Convencendo as vítimas de que elas foram sorteadas em alguma promoção, os autores deste golpe as orientam a adquirir um determinado número de créditos para telefone celular pré-pago, e repassar-lhes os respectivos códigos de acesso, sob o argumento de que o prometido prêmio só será entregue depois de concluída essa operação.

Aquela conduta, assim como muitas de suas diversas variáveis, adequando-se precisamente à descrição da figura previsto no art.171, caput, do Código Penal, configura indubitavelmente o crime de estelionato. Vejamos: ao convencer a vítima de que o fornecimento dos códigos supramencionados implicará na percepção do prêmio prometido, o agente a induz em erro, mediante meio fraudulento; ao utilizar os créditos telefônicos disponibilizados através da posse daqueles códigos, o agente obtém vantagem econômica ilícita; e ao privar a vítima dos créditos por ela adquiridos, o agente acarreta à mesma um prejuízo de índole patrimonial.

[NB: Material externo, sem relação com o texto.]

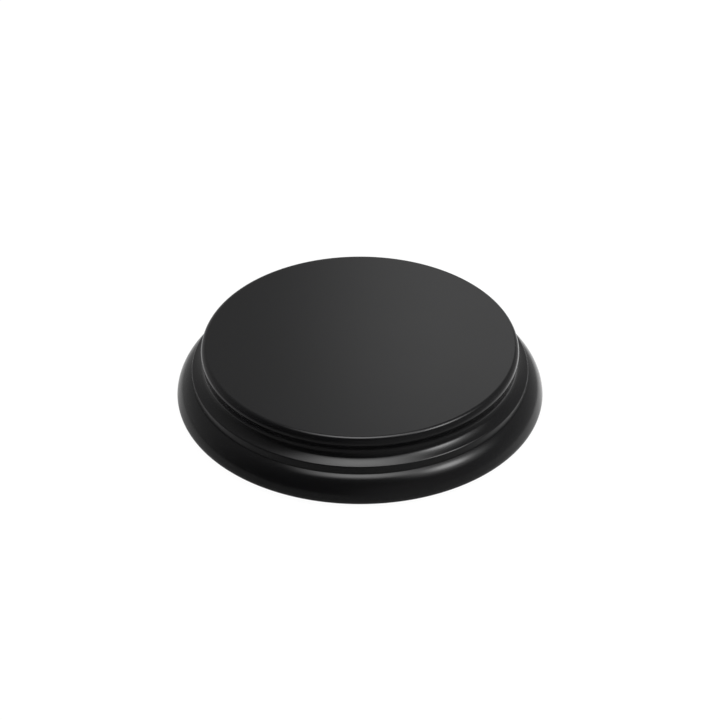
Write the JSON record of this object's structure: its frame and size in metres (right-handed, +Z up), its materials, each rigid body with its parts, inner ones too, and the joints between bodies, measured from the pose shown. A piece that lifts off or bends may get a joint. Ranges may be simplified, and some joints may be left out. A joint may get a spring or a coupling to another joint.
{
  "type": "round display base",
  "caption": "Low round turned wooden display base with a flat top, a moulded edge in satin black lacquer and a felt pad let into its underside.",
  "frame": {"origin": "centre of the underside, on the surface that the base stands on", "axes": "+Z up along the axis of the turning; the base is round, so X and Y are any two level directions"},
  "size_m": [0.15, 0.15, 0.0284],
  "materials": {
    "lacquered_wood": "black satin lacquer sprayed over turned hardwood",
    "felt": "pressed black wool felt"
  },
  "bodies": {
    "root": {"turned_body": "lacquered_wood", "felt_pad": "felt"}
  },
  "joints": []
}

Derradeiramente, oportuno é salientar que a fraude aqui empregada, conforme já asseverou, age no sentido de viciar a vontade do sujeito passivo do delito, fazendo com ele, iludido, venha a voluntariamente entregar a coisa. Já nas modalidades de extorsão abordadas neste estudo, meio fraudulento empregado presta-se a causar temor, de modo a obrigar a vítima a, contra a sua vontade, realizar a entrega exigida.


8. CONTINUIDADE DELITIVA

A rentabilidade das modalidades de extorsão em estudo se deve muito mais à quantidade de golpes aplicados do que a qualquer outro fator. Considerando que, conforme mais acima já se observou, apenas vinte por cento das vítimas destas práticas chegam efetivamente a propiciar ao delinqüente a vantagem econômica por ele almejada, e que esta, via de regra, é relativamente baixa (em média exige-se R$ 4.000,00), chega-se à conclusão de que para que seja auferida através destes crimes um valor tido como satisfatório, necessário se faz sejam os mesmos reiteradamente praticados. Daí a necessidade de que neste estudo se discorra a respeito da continuidade delitiva.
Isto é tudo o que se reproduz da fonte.